◆ Aim of the task: Quote only the lines from the top of the listing below down to and including the line with "return count".

○ ○ ○ ○ ○ ○ ○

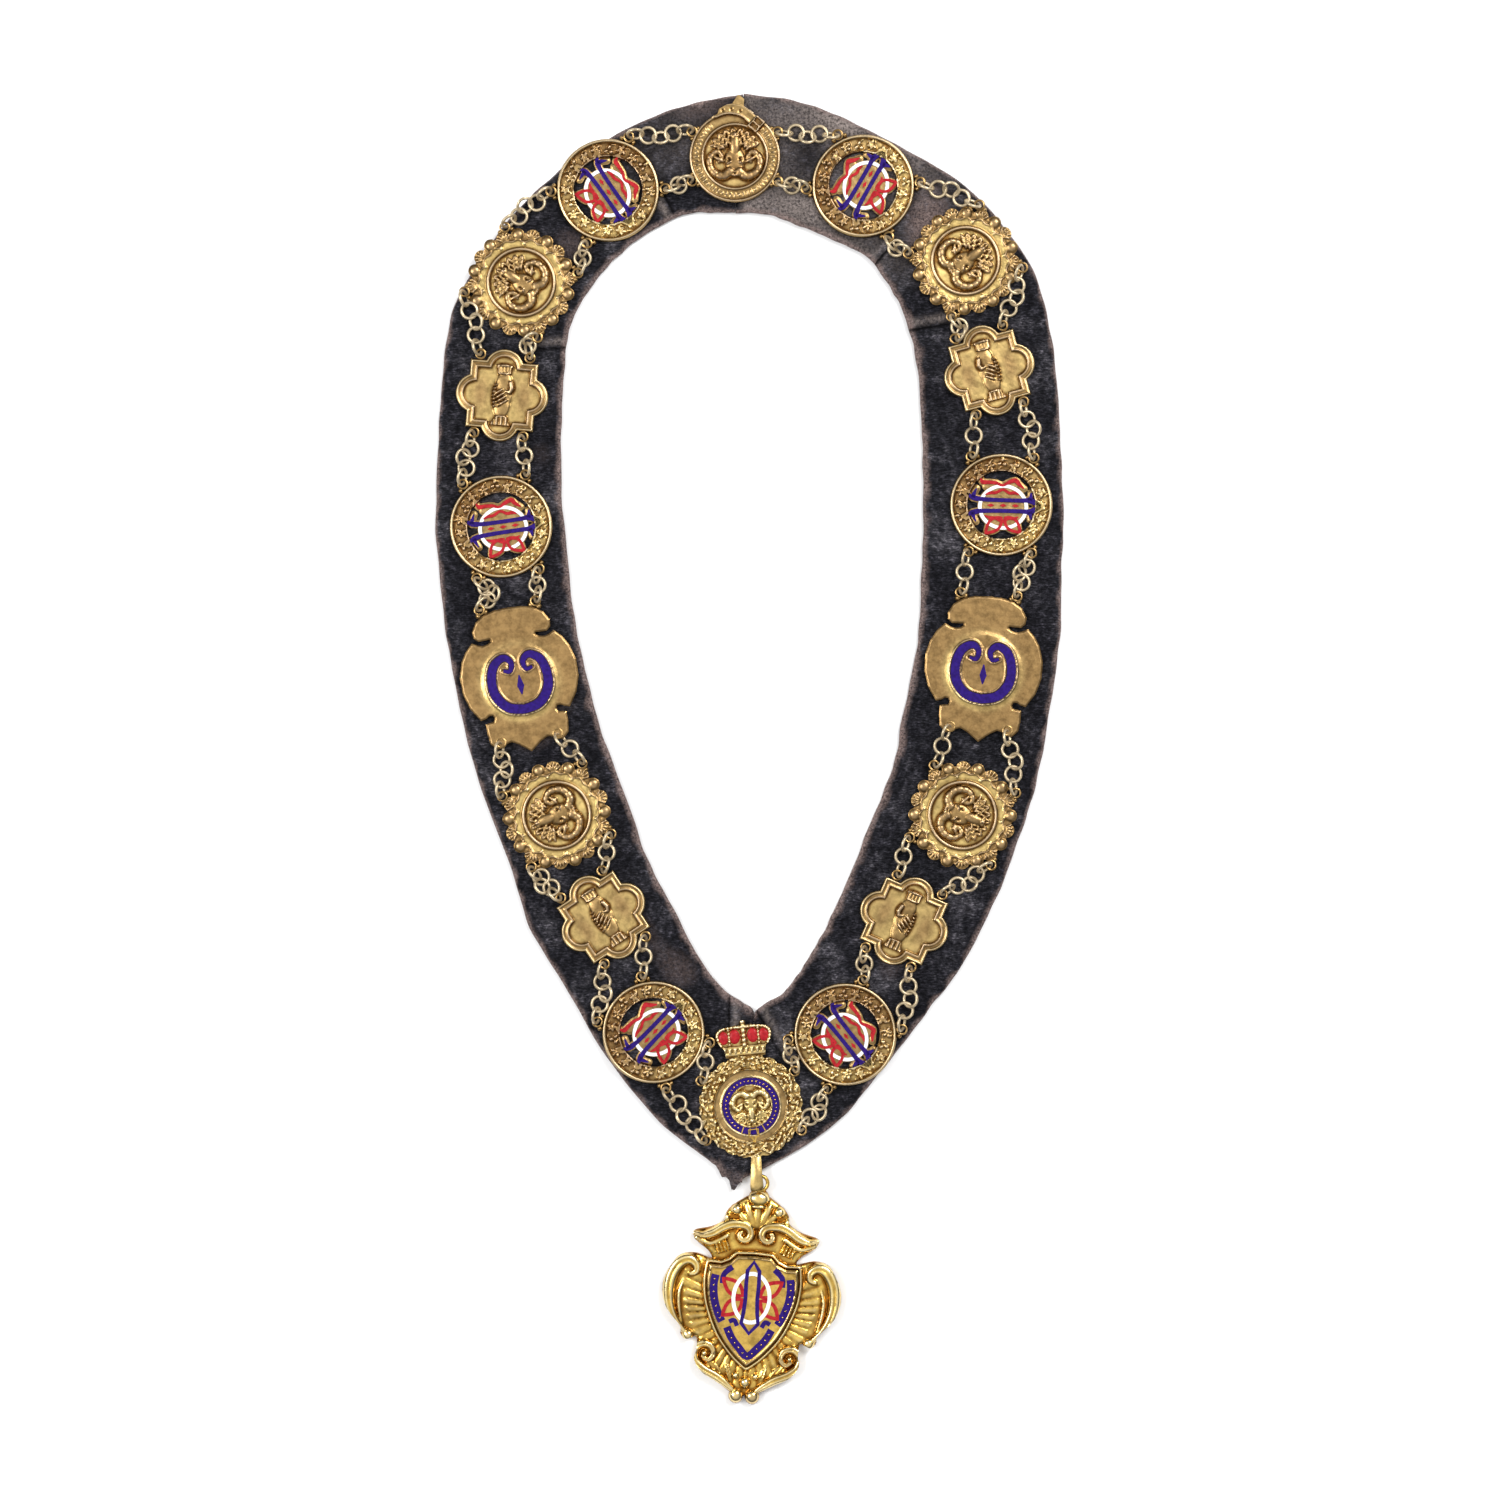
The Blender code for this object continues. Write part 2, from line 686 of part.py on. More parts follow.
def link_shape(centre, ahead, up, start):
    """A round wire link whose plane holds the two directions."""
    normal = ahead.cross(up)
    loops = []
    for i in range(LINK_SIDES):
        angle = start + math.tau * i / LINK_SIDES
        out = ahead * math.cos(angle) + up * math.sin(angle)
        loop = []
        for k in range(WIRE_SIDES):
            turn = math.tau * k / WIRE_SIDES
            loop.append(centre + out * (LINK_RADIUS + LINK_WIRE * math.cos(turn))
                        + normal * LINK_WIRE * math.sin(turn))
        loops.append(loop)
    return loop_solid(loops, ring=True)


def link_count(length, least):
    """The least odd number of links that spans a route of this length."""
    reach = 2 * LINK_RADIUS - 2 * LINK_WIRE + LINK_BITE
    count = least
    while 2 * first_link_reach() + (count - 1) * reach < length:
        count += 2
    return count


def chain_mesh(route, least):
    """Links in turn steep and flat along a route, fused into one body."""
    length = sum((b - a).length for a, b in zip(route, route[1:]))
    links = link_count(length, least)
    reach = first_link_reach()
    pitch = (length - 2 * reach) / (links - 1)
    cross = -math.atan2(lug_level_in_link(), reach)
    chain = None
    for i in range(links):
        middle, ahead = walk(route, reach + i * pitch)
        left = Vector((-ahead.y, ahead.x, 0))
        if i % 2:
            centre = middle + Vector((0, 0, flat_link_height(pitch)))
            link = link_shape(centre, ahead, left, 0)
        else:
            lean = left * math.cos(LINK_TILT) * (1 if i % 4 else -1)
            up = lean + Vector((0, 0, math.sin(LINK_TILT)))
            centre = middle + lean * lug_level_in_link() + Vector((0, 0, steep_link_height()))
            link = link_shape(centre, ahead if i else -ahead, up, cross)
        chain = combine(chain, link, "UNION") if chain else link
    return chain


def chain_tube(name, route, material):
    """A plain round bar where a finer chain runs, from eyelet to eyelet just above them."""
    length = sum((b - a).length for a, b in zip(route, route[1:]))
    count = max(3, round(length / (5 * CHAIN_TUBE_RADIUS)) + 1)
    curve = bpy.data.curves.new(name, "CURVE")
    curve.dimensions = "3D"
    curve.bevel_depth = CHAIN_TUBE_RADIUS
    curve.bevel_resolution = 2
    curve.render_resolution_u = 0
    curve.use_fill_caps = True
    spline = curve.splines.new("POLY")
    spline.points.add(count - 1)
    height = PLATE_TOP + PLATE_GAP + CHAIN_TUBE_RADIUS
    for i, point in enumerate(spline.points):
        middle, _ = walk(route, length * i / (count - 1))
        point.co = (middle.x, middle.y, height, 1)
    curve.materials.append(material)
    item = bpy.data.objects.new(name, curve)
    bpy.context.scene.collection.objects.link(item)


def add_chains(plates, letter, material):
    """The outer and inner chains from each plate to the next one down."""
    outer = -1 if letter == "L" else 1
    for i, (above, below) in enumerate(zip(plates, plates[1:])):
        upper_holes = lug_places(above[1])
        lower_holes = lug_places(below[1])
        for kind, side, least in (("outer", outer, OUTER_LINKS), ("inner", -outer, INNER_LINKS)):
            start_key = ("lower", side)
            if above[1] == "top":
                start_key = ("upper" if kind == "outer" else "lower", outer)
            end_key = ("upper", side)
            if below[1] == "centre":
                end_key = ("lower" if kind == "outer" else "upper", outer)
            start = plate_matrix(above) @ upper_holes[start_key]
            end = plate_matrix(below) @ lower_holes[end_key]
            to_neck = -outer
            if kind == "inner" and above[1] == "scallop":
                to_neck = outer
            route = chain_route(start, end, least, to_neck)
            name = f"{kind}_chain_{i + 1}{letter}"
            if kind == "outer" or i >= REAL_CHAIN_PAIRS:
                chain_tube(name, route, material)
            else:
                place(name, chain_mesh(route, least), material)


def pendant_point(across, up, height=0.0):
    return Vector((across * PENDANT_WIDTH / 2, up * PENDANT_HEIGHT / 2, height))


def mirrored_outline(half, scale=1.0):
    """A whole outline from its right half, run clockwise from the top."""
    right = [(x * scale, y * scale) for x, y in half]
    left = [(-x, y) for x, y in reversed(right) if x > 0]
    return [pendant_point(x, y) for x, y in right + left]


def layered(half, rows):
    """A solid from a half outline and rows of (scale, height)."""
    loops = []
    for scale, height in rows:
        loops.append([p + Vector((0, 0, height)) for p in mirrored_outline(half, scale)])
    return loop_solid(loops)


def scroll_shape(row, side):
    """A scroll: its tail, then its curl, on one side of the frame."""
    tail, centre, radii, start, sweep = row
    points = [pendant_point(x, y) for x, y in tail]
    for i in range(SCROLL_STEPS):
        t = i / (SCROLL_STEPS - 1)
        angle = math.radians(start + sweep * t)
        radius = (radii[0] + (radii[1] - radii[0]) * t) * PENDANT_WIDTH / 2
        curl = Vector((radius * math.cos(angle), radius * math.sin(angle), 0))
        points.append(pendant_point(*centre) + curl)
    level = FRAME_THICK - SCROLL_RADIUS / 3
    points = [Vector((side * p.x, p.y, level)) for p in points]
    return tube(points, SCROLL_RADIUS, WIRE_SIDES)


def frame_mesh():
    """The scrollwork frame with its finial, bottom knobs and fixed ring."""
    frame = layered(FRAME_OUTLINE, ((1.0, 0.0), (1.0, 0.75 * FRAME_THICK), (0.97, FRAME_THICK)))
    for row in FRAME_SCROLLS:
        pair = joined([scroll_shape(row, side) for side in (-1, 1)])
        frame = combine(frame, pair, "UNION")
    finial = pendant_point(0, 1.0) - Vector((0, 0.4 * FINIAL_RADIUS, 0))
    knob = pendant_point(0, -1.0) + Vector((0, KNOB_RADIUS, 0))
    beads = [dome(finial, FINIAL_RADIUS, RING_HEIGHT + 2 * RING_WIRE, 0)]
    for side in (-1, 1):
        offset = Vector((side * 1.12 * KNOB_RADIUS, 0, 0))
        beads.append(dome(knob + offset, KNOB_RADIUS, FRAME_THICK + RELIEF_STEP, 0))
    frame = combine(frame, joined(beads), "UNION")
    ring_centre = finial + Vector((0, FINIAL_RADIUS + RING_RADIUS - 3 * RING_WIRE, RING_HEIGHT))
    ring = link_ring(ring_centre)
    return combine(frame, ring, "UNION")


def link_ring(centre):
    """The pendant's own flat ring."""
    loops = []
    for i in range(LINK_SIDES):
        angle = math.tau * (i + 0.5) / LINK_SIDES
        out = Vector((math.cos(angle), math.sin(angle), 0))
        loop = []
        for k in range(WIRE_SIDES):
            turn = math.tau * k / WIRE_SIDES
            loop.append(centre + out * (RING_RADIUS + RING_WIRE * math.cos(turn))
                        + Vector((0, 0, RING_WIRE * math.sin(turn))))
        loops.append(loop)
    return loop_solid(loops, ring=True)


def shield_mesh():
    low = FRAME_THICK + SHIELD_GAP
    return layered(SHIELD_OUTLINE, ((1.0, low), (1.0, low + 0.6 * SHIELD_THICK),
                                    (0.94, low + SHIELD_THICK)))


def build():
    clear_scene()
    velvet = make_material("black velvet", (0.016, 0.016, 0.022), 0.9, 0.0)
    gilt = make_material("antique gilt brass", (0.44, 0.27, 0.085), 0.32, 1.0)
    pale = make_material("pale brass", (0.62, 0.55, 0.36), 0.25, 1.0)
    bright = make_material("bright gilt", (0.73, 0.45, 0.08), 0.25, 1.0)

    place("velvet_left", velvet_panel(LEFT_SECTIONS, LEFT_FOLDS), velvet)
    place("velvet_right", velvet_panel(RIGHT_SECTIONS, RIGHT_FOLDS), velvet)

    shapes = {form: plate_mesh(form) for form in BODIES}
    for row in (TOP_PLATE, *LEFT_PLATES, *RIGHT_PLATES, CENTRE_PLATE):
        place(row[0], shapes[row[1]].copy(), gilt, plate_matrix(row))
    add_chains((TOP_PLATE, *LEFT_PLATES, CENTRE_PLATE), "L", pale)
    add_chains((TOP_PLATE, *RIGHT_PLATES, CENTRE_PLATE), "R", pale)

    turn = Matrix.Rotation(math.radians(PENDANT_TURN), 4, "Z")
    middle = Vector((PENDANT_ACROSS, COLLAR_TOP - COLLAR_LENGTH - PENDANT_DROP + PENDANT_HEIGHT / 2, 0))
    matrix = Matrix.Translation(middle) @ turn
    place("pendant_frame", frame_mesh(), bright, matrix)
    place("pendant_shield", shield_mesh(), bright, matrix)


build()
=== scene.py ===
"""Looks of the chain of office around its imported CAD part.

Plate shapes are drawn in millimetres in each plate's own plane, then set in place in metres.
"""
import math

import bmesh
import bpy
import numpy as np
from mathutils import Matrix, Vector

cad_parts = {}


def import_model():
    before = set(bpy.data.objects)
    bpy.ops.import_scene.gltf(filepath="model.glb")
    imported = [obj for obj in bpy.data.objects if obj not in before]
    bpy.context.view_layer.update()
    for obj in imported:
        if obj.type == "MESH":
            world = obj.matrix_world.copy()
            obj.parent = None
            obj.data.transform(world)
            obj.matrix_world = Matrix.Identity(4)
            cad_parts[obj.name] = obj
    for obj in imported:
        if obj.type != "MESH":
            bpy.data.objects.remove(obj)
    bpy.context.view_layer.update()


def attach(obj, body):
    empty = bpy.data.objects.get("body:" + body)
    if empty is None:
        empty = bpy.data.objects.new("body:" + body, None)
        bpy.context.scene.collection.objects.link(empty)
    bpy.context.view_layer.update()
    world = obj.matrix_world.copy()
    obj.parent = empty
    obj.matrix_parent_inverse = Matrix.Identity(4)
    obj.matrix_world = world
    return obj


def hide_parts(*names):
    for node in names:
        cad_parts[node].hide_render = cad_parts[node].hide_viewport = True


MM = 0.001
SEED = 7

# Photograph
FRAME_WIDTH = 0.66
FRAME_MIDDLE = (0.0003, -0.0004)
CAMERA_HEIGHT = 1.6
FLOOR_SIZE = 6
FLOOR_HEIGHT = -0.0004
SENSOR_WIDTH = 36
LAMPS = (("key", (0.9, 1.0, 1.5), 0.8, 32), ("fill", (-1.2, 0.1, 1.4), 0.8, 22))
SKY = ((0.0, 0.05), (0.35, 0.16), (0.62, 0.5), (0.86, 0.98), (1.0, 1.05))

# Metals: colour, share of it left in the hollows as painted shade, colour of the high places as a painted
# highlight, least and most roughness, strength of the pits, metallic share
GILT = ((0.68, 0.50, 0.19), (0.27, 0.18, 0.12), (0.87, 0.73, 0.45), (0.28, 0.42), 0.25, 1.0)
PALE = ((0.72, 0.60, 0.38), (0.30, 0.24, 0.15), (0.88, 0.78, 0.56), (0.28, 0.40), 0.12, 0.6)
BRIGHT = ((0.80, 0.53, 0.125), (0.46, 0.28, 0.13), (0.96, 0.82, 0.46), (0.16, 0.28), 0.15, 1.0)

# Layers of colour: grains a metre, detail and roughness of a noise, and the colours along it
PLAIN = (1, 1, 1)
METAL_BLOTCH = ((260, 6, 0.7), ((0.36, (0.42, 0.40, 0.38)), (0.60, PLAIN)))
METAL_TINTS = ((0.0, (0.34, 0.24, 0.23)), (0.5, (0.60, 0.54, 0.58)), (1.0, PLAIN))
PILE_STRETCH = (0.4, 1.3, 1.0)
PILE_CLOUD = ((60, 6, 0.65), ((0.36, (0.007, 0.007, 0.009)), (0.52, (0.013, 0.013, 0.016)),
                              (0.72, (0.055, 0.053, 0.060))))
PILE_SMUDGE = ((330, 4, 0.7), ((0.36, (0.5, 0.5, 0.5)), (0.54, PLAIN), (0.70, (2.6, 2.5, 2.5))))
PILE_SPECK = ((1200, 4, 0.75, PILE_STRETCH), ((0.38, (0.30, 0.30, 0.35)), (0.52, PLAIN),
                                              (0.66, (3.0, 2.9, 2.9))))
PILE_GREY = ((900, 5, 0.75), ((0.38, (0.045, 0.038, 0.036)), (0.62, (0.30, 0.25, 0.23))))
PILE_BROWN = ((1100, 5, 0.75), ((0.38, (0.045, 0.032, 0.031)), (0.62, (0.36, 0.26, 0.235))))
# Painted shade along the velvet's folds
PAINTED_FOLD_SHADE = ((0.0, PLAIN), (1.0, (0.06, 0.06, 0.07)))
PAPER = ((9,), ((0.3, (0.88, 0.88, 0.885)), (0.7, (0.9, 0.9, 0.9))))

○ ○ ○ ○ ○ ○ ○

◆ Exercise output:
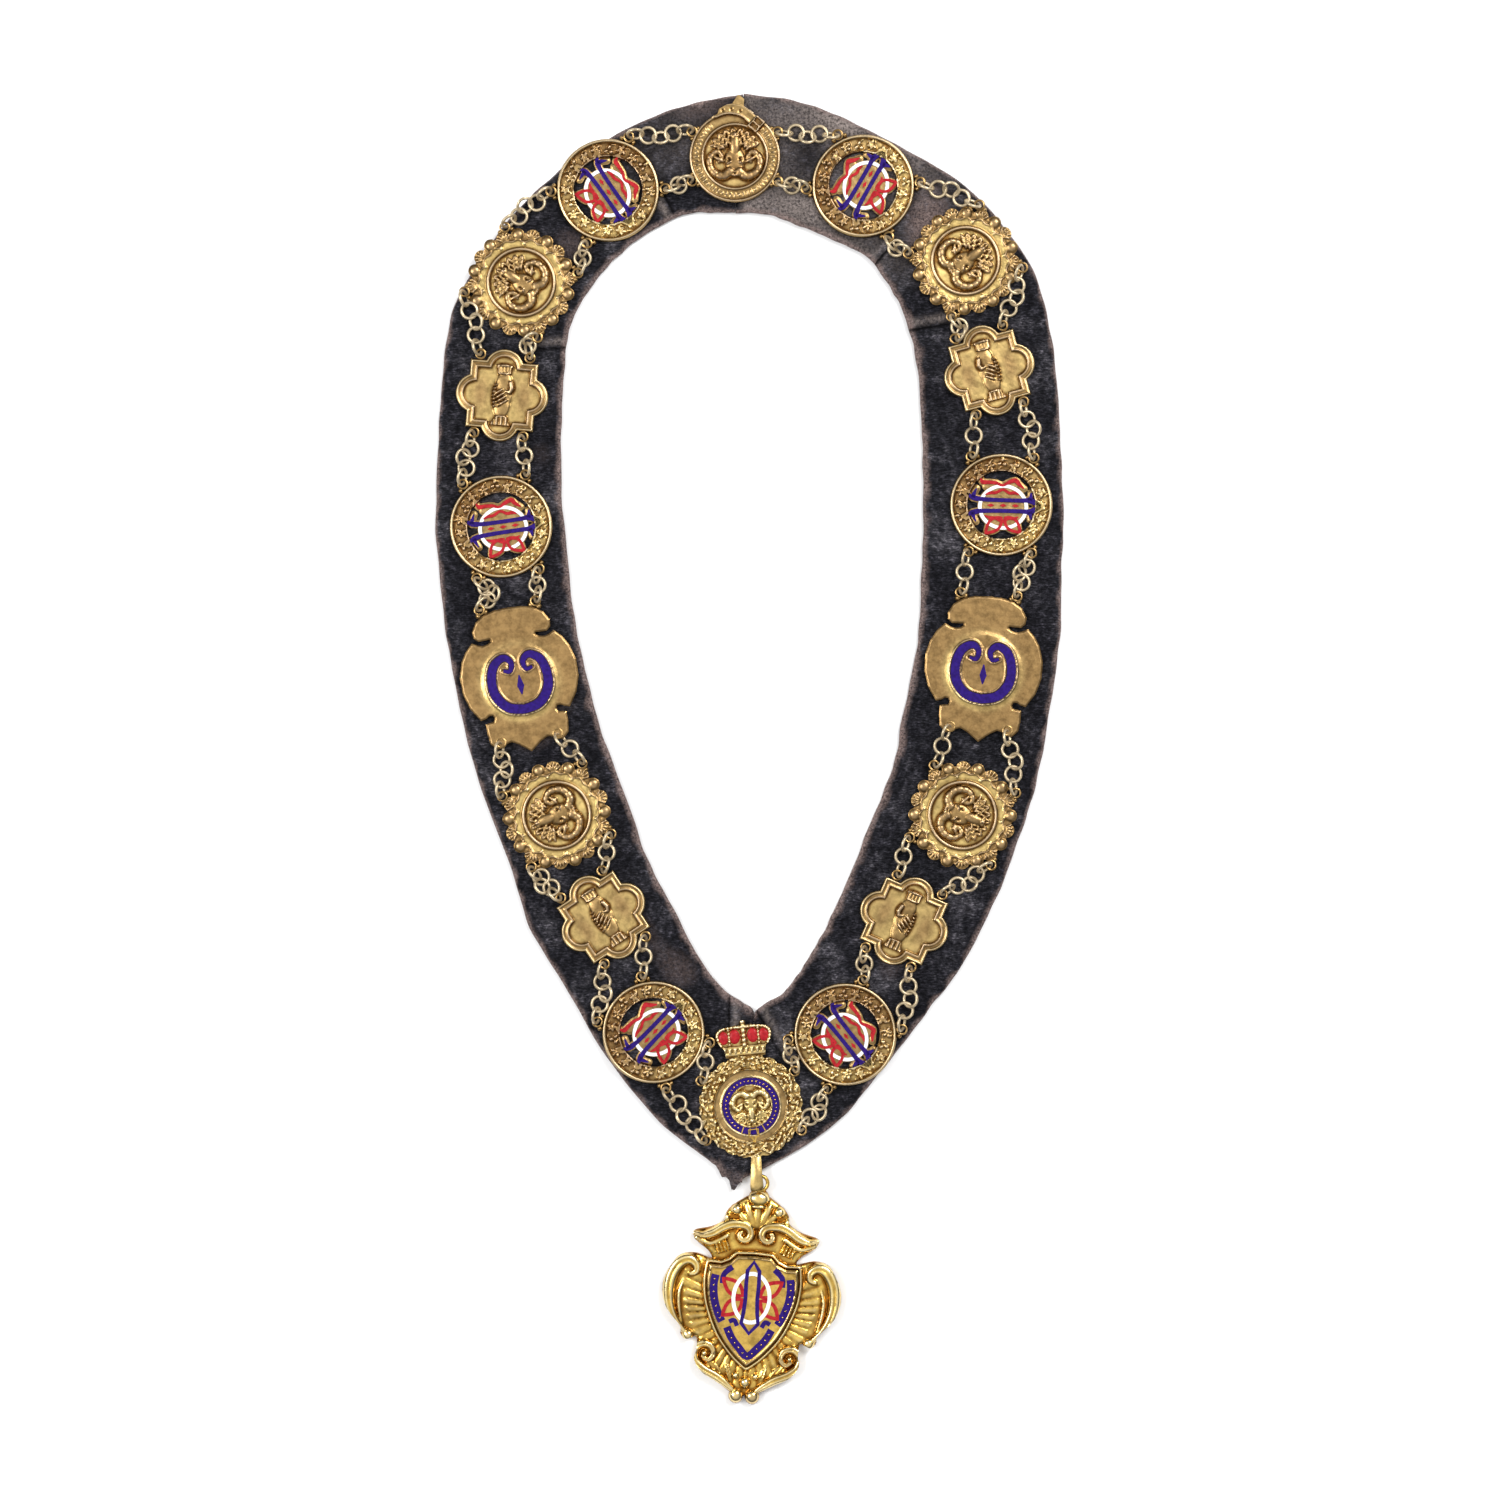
The Blender code for this object continues. Write part 2, from line 686 of part.py on. More parts follow.
def link_shape(centre, ahead, up, start):
    """A round wire link whose plane holds the two directions."""
    normal = ahead.cross(up)
    loops = []
    for i in range(LINK_SIDES):
        angle = start + math.tau * i / LINK_SIDES
        out = ahead * math.cos(angle) + up * math.sin(angle)
        loop = []
        for k in range(WIRE_SIDES):
            turn = math.tau * k / WIRE_SIDES
            loop.append(centre + out * (LINK_RADIUS + LINK_WIRE * math.cos(turn))
                        + normal * LINK_WIRE * math.sin(turn))
        loops.append(loop)
    return loop_solid(loops, ring=True)


def link_count(length, least):
    """The least odd number of links that spans a route of this length."""
    reach = 2 * LINK_RADIUS - 2 * LINK_WIRE + LINK_BITE
    count = least
    while 2 * first_link_reach() + (count - 1) * reach < length:
        count += 2
    return count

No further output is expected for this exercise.